Mark Carney’s response — accelerating trade diversification including controversial China reset and B.C.’s lumber push to India — risks spectacular backfire by signaling detachment from closest ally while relying on distant, less reliable markets.

The ongoing F-35 procurement review — entertaining inferior Saab Gripen — exemplifies self-sabotage. Reported leaked evaluations and defense analyses show Gripen significantly outmatched in stealth, sensors, range, and fifth-generation warfare requirements. Mixed fleet disrupts NORAD; full F-35 commitment ensures superiority and jobs.

For Canada, it is imperative to remember, we are in better hands with our Southern neighbour whose number 1 priority is the west, we are lucky to be within that hemisphere — the grass is not always greener on the other side of the… “ocean”. And just like us, leadership changes hands – leaders may not always mesh – but united we are stronger.

9. The 2026 Reckoning: Risks Deferred No Longer

2026 may prove the year the illusion finally cracks, forcing painful adjustments or deeper decline

The mid-2026 CUSMA review will scrutinize trade balances, security contributions, energy flows, digital taxes, and border issues. A Canada viewed as unreliable — on defence spending, interference countermeasures, or fentanyl flows — invites severe leverage: sectoral tariffs, supply-chain exclusions, or hemispheric realignment.

Internal crises compound the external pressure:

  • Chronic military recruitment and retention shortfalls leaving capability gaps in NORAD and Arctic defense.
  • Growing provincial alienation and potential separation referendums threatening national unity.
  • Entrenched transnational crime and money laundering networks exporting instability.
  • Housing unaffordability and economic dependence on speculation rather than production.
  • Hybrid threats from Russia, China, and Iran accelerating exploitation of Canada’s weaknesses.

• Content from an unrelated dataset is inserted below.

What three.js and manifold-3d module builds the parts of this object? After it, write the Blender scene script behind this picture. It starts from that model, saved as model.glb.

Risks deferred for a decade are now converging rapidly — 2026 may prove the year the illusion finally cracks, forcing painful adjustments or deeper decline.

10. A New Path Forward: Reform, Gratitude, and the Possibility of Change

Canada’s exceptional peace and prosperity have been underwritten for generations by the United States. Reversing course begins with gratitude — recognizing the “southern shield” rather than resenting pressure as bullying, and understanding that true sovereignty requires contribution, not complacency.

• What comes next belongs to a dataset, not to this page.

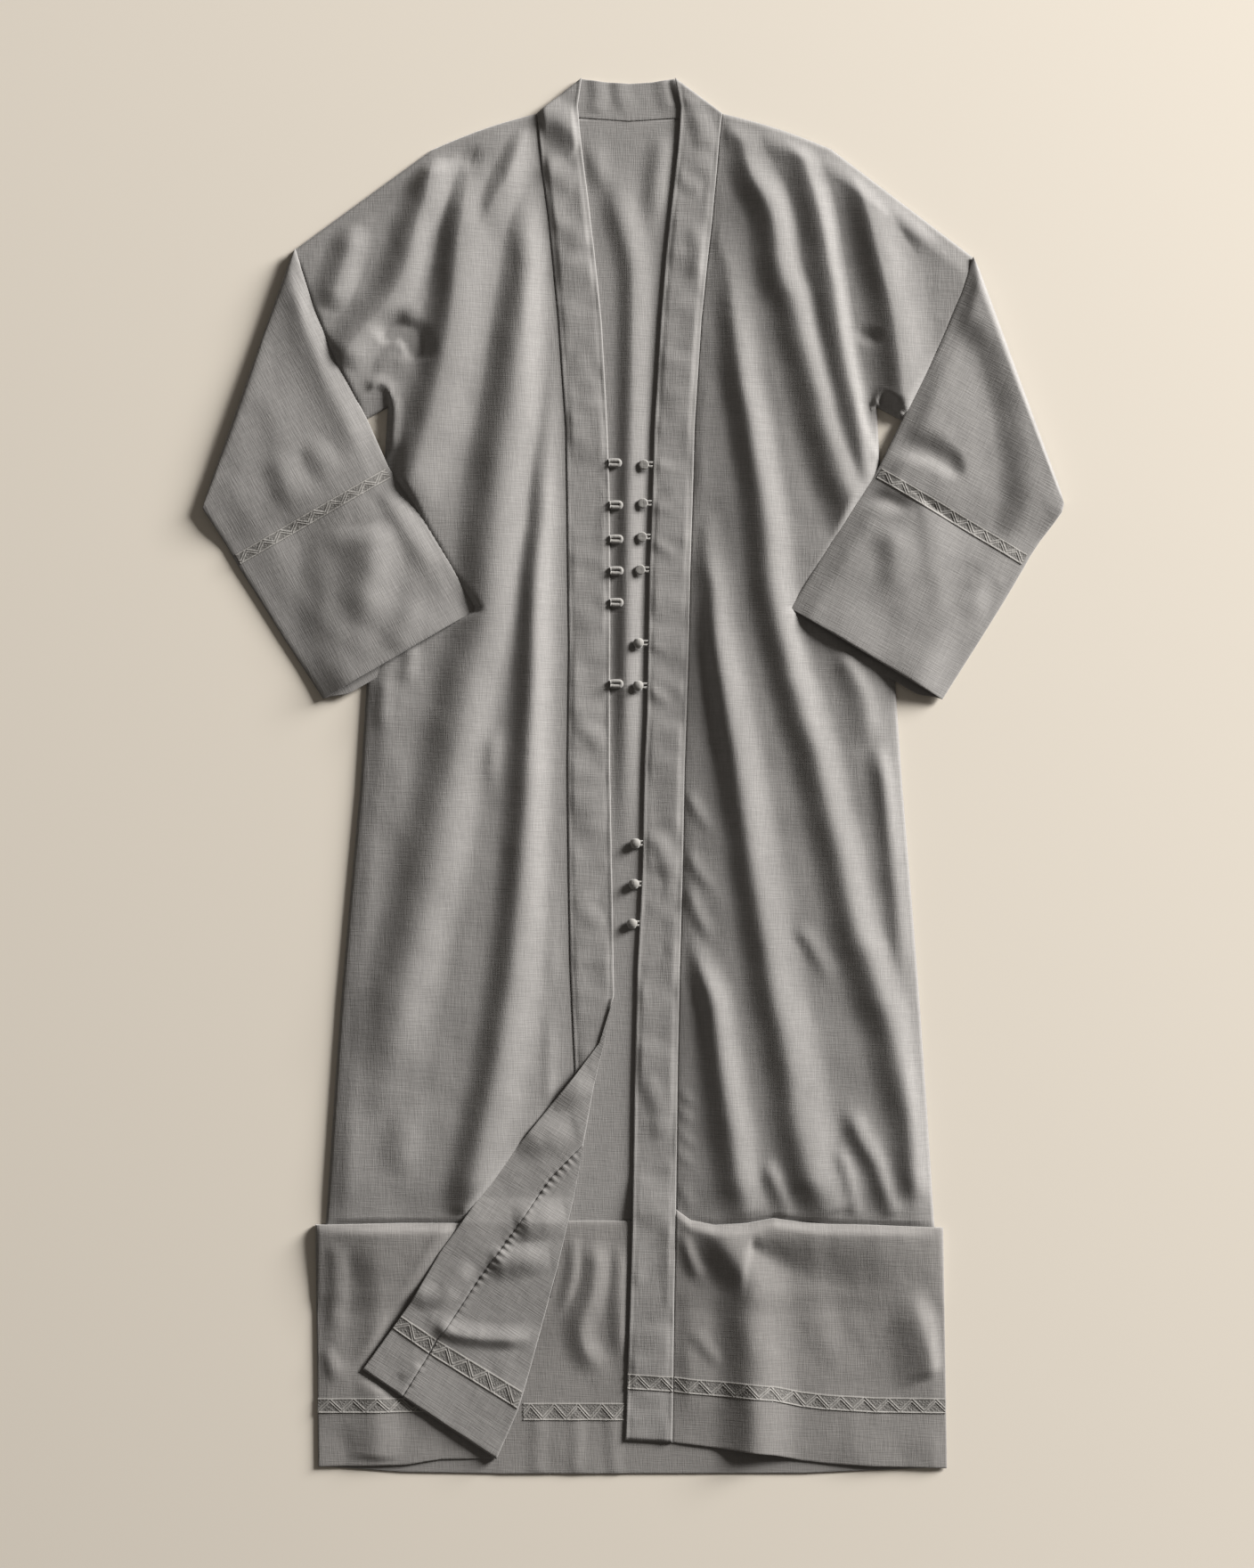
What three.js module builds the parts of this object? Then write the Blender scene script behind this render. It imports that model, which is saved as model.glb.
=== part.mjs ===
import * as THREE from 'three';

// An open-front linen abaya laid flat on its back, in millimetres. +Z is up from the surface it
// lies on, +Y points to the neck and +X to the wearer's left. The origin is at the middle of the
// outline, on the surface. Each piece of cloth is a closed wall with its own thickness, lofted
// through rows of plan points, and soft folds lift it off what it lies on.

// ---- Driving dimensions ----
const CLOTH = 1.2; // one layer of linen
const BAND = 1.8; // the neck and front band, sewn double
const GAP = 0.3; // between neighbours at a seam, and between layers
const HALF_SPAN = 434.7; // half of the laid width, elbow fold to elbow fold
const HALF_LENGTH = 704.7; // half of the laid length, neck to hem
const TUCK_TOP = -451; // fold edge of the tuck across the skirt
const TUCK_DEPTH = 68; // how far the tuck's hidden layers reach down
const TUCK_THICK = 4.2; // the tuck's layers, pressed together
const TUCK_FALL = 80; // below the tuck the hem piece sinks over this length
const SLEEVE_THICK = 3.8; // forearm tube, pressed flat, with its slit inside
const SLEEVE_REST = 4.6; // underside of the forearm where it lies on the body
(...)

Bold, decisive reforms are essential to restore strength and partnership:

  • Achieve NATO 2% defence spending with irrevocable commitment to the full 88 F-35 fleet for superior capability, NORAD interoperability, and sustained high-skilled Canadian jobs.
  • Harden borders, increase enforcement resources, and impose meaningful sentencing to dismantle transnational crime and laundering networks.
  • Implement credible foreign interference deterrents far beyond symbolic $50 fines.
  • Restore solemnity to citizenship ceremonies, strengthen civics education, and revive national pride to boost military and police recruitment.
  • Eliminate interprovincial trade barriers completely and refocus policy on resource development and manufacturing revival.
  • Align foreign policy and trade priorities with geographic realities and shared democratic values — prioritizing deep hemispheric integration over risky diversification into unstable or adversarial markets.

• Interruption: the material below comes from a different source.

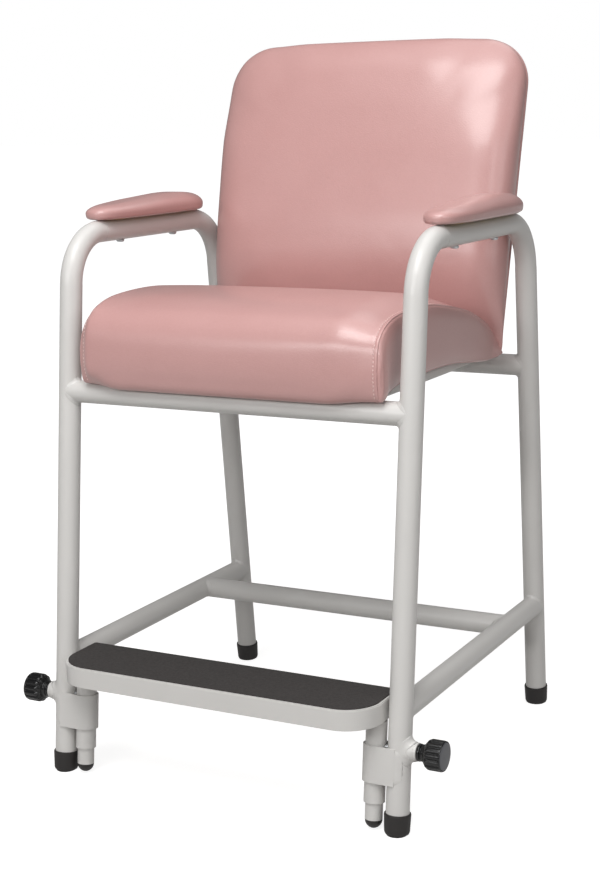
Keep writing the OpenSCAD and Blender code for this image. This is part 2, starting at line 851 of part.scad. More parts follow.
module footrest_tray() {
    color([0.84, 0.83, 0.82])
        difference() {
            union() {
                translate([0, 0, tray_low_z])
                    linear_extrude(height = tray_lip - tray_edge)
                        tray_plan(0);
                translate([0, 0, tray_top_z - tray_edge])
                    linear_extrude(height = tray_edge)
                        tray_plan(tray_edge / 2);
            }
            translate([0, 0, tray_low_z - cut_over])
                linear_extrude(height = tray_lip - tray_t + cut_over)
                    tray_plan(tray_t);
        }
}

module footrest_mat() {
    color([0.20, 0.19, 0.18])
        translate([0, 0, tray_top_z])
            linear_extrude(height = mat_t)
                tray_plan(mat_in);
}

module clamp_tip(side) {
    color([0.75, 0.75, 0.76])
        x_bar(side > 0 ? clamp_tip_x : -stud_in_x, side > 0 ? stud_in_x : -clamp_tip_x,
            screw_y, screw_z, clamp_tip_d / 2);
}

module clamp_stud(side) {
    in_x = stud_in_x + stud_fit;
    color([0.75, 0.75, 0.76])
        x_bar(side > 0 ? in_x : -stud_out_x, side > 0 ? stud_out_x : -in_x,
            screw_y, screw_z, stud_r);
}

module knob(side) {
    flute_r = knob_d * flute_share;
    rim = knob_cap / 4;
    color([0.06, 0.06, 0.06])
        translate([0, screw_y, screw_z])
            rotate([0, side * 90, 0])
                difference() {
                    rotate_extrude($fn = round_fn)
                        polygon([[0, stud_out_x + stud_fit], [stud_r + stud_fit, stud_out_x + stud_fit],
                            [stud_r + stud_fit, knob_neck_x],
                            [knob_neck_d / 2 - rim, knob_neck_x],
                            [knob_neck_d / 2, knob_neck_x + rim],
                            [knob_neck_d / 2, knob_x - rim],
                            [knob_neck_d / 2 + rim * 2, knob_x],
                            [knob_d / 2 - rim * 2, knob_x],
                            [knob_d / 2, knob_x + rim * 2],
                            [knob_d / 2, knob_end_x - rim * 2],
                            [knob_d / 2 - rim * 2, knob_end_x - rim / 2],
                            [0, knob_end_x]]);
                    for (i = [0 : knob_flutes - 1])
                        rotate([0, 0, i * 360 / knob_flutes])
                            translate([knob_d / 2 + flute_r / 4, 0, knob_neck_x + knob_neck_l / 2])
                                cylinder(h = knob_end_x - knob_cap - knob_neck_x - knob_neck_l / 2,
                                    r = flute_r, $fn = round_fn);
                }
}

side_frame(left_side);  // left_side_frame
side_frame(right_side);  // right_side_frame
front_cross_tube();
rear_cross_tube();
seat_rail(left_side);  // left_seat_rail
seat_rail(right_side);  // right_seat_rail
side_stretcher(left_side);  // left_side_stretcher
side_stretcher(right_side);  // right_side_stretcher
rear_stretcher();
back_upright(left_side);  // left_back_upright
back_upright(right_side);  // right_back_upright
upright_cap(left_side);  // left_upright_cap
upright_cap(right_side);  // right_upright_cap
guide_tube(left_side);  // left_guide_tube
guide_tube(right_side);  // right_guide_tube
guide_strap(left_side);  // left_guide_strap
guide_strap(right_side);  // right_guide_strap
clamp_bush(left_side);  // left_clamp_bush
clamp_bush(right_side);  // right_clamp_bush
front_foot_tip(left_side);  // front_left_foot_tip
front_foot_tip(right_side);  // front_right_foot_tip
rear_foot_tip(left_side);  // rear_left_foot_tip
rear_foot_tip(right_side);  // rear_right_foot_tip
seat_board();
seat_cushion();
seat_screws();
back_board();
back_cushion();
back_bolts();
arm_board(left_side);  // left_arm_board
arm_board(right_side);  // right_arm_board
arm_pad(left_side);  // left_arm_pad
arm_pad(right_side);  // right_arm_pad
arm_screws();
footrest_tray();
footrest_mat();
footrest_post(left_side);  // left_footrest_post
footrest_post(right_side);  // right_footrest_post
post_plug(left_side);  // left_post_plug
post_plug(right_side);  // right_post_plug
clamp_tip(left_side);  // left_clamp_tip
clamp_tip(right_side);  // right_clamp_tip
clamp_stud(left_side);  // left_clamp_stud
clamp_stud(right_side);  // right_clamp_stud
knob(left_side);  // left_knob
knob(right_side);  // right_knob
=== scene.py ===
"""Dresses the packed hip chair: vinyl cushions, welds, knobs, bushes, finishes and the studio."""

import json
import math

import bmesh
import bpy
import numpy as np
from bpy.props import FloatProperty, FloatVectorProperty, IntProperty, PointerProperty
from mathutils import Matrix, Vector
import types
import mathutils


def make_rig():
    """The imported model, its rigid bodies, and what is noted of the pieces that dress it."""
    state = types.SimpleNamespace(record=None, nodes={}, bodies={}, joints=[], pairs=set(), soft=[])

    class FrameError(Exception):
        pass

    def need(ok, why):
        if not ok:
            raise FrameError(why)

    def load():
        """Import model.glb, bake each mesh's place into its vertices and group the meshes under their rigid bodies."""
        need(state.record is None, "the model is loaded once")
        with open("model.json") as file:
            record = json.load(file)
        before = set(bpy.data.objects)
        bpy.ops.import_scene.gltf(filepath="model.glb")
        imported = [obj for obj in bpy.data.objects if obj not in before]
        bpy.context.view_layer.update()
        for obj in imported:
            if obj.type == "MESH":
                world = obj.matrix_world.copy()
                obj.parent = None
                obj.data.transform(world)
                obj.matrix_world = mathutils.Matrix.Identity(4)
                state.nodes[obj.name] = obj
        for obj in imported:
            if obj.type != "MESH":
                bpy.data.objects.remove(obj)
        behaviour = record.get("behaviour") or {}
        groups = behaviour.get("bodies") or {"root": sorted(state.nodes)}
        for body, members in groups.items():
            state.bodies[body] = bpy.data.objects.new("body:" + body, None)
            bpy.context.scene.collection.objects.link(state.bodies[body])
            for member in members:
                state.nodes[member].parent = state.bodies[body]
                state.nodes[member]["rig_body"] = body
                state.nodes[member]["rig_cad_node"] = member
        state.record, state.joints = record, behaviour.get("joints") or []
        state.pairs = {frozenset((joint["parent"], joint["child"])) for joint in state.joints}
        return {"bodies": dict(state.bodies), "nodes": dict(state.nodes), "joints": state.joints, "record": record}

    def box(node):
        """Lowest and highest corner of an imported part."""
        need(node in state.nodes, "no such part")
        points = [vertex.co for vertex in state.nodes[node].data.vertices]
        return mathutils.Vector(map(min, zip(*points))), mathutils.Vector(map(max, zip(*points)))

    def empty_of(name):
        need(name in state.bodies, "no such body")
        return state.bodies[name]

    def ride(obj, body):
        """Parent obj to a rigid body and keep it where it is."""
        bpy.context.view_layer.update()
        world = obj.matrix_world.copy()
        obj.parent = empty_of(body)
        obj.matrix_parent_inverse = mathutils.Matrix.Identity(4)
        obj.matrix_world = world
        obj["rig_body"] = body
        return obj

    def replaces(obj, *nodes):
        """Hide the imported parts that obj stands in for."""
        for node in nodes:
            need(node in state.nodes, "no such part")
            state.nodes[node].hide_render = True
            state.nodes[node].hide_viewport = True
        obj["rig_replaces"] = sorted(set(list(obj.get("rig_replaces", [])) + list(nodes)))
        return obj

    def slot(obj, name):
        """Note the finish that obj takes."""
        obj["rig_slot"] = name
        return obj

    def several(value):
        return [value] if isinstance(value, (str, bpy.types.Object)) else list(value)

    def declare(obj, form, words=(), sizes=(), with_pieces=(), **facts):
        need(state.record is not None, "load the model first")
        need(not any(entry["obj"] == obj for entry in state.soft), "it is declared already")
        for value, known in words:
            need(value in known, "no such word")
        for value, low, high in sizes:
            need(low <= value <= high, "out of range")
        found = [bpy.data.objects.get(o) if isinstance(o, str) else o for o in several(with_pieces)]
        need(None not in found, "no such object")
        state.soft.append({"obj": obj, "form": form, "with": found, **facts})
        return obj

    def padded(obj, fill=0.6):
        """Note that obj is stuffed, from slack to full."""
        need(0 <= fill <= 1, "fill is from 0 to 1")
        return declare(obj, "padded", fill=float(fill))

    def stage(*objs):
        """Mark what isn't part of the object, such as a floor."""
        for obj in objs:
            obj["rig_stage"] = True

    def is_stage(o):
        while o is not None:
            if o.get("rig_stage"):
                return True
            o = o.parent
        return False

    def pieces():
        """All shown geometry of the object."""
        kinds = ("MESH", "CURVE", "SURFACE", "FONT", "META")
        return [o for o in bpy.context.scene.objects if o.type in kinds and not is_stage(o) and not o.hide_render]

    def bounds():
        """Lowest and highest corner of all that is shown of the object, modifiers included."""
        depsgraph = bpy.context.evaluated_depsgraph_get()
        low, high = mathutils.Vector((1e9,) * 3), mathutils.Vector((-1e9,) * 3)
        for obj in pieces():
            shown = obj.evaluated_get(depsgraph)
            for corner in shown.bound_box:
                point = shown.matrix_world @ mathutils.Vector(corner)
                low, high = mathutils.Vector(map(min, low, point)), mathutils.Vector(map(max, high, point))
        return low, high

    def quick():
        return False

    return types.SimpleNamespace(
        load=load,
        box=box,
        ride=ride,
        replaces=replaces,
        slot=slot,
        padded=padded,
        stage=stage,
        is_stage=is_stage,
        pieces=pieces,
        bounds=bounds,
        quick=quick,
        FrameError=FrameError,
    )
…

It would be remiss not to acknowledge that many of these vulnerabilities trace directly to over a decade of Liberal policies — from post-national rhetoric to deferred enforcement and globalist pivots that strained our most vital alliance.

A complete change in government could offer the clearest opportunity to reset course. Conservative platforms have consistently emphasized stronger defence spending, border security, resource development, national pride revival, and deepened U.S. partnership — promising a Canada that contributes as an equal, restores sovereignty through strength, and rebuilds trust with our closest neighbour for mutual prosperity and security.

Conservatives advocate responsible immigration to ensure integration and security; job security through reduced red tape and domestic focus; more high-quality jobs in resources and manufacturing; and a “country first” approach akin to Trump’s — prioritizing Canadian interests over globalist agendas. This contrasts with Liberal globalism-first orientation, seen in countless examples like China resets amid interference, UNDRIP hypocrisy, and diversification into unstable markets at the expense of hemispheric ties.

A reformed Canada partnering fully and equally with the United States — contributing meaningfully to Arctic security, including stable Greenland arrangements — could forge an unassailable North American economic and security powerhouse capable of thriving in any global environment.

The alternative — continued drift, media-driven fearmongering, and short-term posturing — risks deeper internal division, economic pain from tariffs, and the gradual withdrawal of the southern shield we have taken for granted far too long.